Recorded data >>
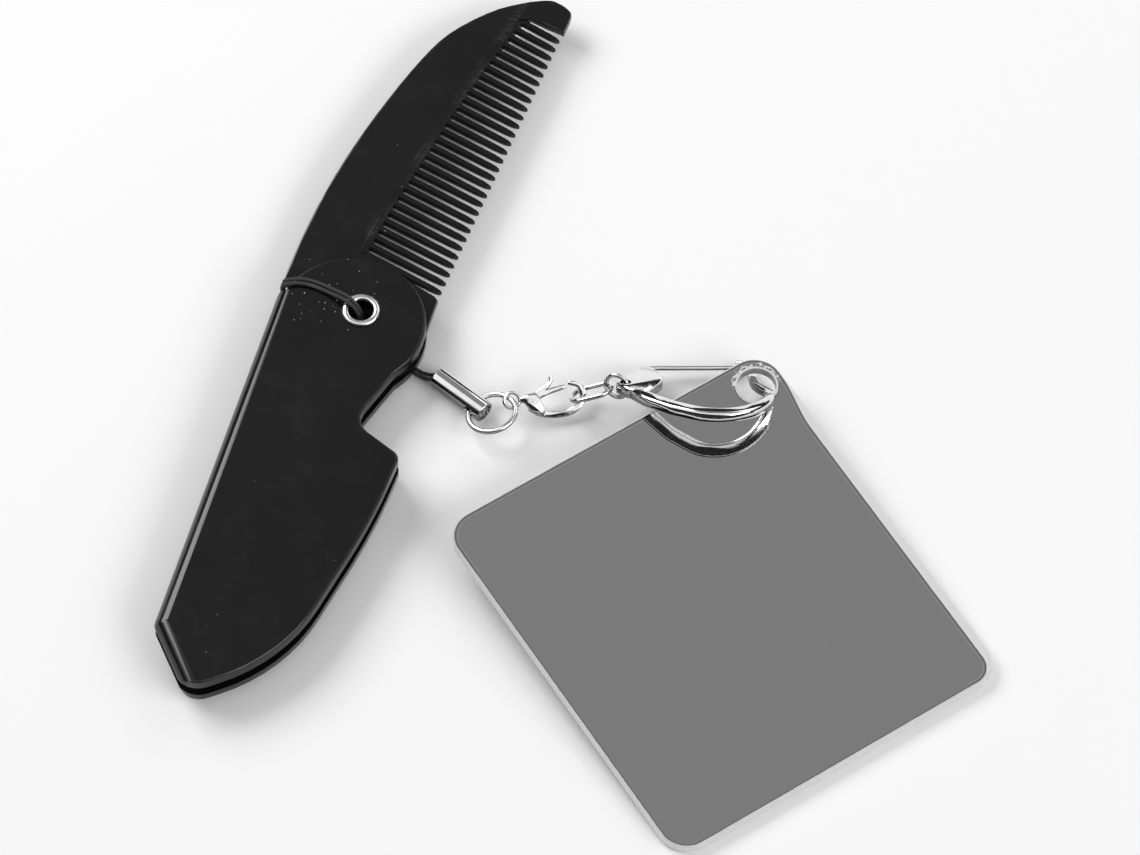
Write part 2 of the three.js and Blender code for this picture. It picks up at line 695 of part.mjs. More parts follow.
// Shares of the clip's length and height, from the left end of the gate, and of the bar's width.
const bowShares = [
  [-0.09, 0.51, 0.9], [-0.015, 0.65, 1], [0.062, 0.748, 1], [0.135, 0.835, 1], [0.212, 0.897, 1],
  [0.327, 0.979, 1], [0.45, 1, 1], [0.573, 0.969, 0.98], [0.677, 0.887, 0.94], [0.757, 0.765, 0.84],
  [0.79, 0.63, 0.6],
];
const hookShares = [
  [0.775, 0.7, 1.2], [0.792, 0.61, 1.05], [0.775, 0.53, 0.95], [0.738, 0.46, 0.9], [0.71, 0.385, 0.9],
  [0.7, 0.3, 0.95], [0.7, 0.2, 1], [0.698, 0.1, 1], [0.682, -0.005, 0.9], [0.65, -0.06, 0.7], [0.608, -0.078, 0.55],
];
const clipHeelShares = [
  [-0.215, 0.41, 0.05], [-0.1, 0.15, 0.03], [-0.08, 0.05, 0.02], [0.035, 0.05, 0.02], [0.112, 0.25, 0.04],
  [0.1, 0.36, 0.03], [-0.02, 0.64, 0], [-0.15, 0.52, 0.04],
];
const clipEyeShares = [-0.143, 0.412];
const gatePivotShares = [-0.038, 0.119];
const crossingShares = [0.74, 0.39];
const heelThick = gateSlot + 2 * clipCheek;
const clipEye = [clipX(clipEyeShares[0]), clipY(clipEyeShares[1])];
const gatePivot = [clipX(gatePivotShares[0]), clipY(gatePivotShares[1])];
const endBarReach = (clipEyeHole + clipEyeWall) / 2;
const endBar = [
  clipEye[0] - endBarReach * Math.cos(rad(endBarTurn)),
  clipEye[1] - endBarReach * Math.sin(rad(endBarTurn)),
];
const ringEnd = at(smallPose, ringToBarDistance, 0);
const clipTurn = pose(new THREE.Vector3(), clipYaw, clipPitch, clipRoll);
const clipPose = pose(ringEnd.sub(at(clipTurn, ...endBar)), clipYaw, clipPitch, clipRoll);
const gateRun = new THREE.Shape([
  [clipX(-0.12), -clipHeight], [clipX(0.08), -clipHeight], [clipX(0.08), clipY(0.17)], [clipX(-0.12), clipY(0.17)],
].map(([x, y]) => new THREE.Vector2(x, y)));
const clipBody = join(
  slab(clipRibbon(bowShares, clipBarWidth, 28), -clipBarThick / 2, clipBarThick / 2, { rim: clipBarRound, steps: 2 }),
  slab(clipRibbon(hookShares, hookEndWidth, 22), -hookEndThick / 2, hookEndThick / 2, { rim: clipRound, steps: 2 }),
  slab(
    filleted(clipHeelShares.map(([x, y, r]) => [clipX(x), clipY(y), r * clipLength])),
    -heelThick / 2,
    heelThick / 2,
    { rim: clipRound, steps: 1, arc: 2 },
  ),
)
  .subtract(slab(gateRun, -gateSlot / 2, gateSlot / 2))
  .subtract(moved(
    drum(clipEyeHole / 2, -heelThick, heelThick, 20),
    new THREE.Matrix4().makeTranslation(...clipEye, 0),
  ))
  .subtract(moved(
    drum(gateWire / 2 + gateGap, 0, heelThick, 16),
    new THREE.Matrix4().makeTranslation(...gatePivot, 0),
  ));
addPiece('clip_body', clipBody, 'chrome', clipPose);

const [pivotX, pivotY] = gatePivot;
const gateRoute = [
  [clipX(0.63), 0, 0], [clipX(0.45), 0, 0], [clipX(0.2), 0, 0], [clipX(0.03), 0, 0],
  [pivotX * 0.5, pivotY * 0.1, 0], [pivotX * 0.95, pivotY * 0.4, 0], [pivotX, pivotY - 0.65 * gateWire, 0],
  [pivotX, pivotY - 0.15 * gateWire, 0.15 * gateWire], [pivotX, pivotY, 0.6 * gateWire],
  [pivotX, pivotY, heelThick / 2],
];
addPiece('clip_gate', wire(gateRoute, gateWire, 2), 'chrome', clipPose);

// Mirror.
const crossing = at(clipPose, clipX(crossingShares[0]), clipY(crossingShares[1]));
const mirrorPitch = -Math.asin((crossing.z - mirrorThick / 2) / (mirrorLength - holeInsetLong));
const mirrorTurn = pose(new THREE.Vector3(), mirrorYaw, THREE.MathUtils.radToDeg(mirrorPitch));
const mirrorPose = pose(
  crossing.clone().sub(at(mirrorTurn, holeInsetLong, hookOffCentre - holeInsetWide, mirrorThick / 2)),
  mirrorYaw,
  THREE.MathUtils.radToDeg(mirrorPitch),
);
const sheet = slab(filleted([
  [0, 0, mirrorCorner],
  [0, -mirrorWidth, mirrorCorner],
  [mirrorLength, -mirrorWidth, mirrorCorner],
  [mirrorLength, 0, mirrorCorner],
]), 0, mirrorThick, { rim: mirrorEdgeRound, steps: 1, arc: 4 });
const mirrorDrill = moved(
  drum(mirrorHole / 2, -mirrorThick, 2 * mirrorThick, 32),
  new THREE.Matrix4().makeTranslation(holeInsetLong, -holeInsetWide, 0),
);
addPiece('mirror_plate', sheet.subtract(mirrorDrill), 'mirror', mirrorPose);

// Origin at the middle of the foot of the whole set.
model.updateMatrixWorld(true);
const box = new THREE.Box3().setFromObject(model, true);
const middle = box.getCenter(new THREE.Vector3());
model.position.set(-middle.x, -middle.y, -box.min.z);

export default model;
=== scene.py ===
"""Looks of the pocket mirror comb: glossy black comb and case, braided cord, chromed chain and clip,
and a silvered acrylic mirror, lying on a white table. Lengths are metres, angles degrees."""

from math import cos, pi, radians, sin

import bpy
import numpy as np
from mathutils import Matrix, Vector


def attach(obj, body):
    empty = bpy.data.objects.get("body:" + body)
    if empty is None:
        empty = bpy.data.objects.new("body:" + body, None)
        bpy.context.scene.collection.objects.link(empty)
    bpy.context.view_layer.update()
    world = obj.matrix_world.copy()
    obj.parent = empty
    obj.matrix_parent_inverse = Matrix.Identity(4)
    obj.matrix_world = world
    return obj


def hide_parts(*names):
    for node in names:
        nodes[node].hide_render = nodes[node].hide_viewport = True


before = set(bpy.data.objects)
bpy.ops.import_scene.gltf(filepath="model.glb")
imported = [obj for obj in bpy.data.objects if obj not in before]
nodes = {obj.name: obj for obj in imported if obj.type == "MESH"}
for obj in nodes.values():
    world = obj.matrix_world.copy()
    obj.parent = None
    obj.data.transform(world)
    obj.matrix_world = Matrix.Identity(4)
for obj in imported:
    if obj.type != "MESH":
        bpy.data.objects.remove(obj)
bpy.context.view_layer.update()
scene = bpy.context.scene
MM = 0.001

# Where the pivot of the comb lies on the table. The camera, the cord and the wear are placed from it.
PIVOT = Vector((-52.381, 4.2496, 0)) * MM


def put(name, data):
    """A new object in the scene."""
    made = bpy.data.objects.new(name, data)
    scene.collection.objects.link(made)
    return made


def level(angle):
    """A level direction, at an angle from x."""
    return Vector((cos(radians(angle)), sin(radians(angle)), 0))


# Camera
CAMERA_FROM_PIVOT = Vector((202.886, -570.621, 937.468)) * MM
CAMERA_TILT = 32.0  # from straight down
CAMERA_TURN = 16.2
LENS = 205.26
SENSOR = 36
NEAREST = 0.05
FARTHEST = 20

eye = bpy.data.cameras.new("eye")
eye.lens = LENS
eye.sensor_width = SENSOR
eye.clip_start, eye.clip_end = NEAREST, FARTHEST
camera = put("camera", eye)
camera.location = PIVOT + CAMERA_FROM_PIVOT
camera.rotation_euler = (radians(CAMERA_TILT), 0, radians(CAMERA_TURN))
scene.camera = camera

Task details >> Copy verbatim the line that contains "the whole set.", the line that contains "nodes[node].hide_render = nodes[node].hide_viewport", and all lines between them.

The output >>
// Origin at the middle of the foot of the whole set.
model.updateMatrixWorld(true);
const box = new THREE.Box3().setFromObject(model, true);
const middle = box.getCenter(new THREE.Vector3());
model.position.set(-middle.x, -middle.y, -box.min.z);

export default model;
=== scene.py ===
"""Looks of the pocket mirror comb: glossy black comb and case, braided cord, chromed chain and clip,
and a silvered acrylic mirror, lying on a white table. Lengths are metres, angles degrees."""

from math import cos, pi, radians, sin

import bpy
import numpy as np
from mathutils import Matrix, Vector


def attach(obj, body):
    empty = bpy.data.objects.get("body:" + body)
    if empty is None:
        empty = bpy.data.objects.new("body:" + body, None)
        bpy.context.scene.collection.objects.link(empty)
    bpy.context.view_layer.update()
    world = obj.matrix_world.copy()
    obj.parent = empty
    obj.matrix_parent_inverse = Matrix.Identity(4)
    obj.matrix_world = world
    return obj


def hide_parts(*names):
    for node in names:
        nodes[node].hide_render = nodes[node].hide_viewport = True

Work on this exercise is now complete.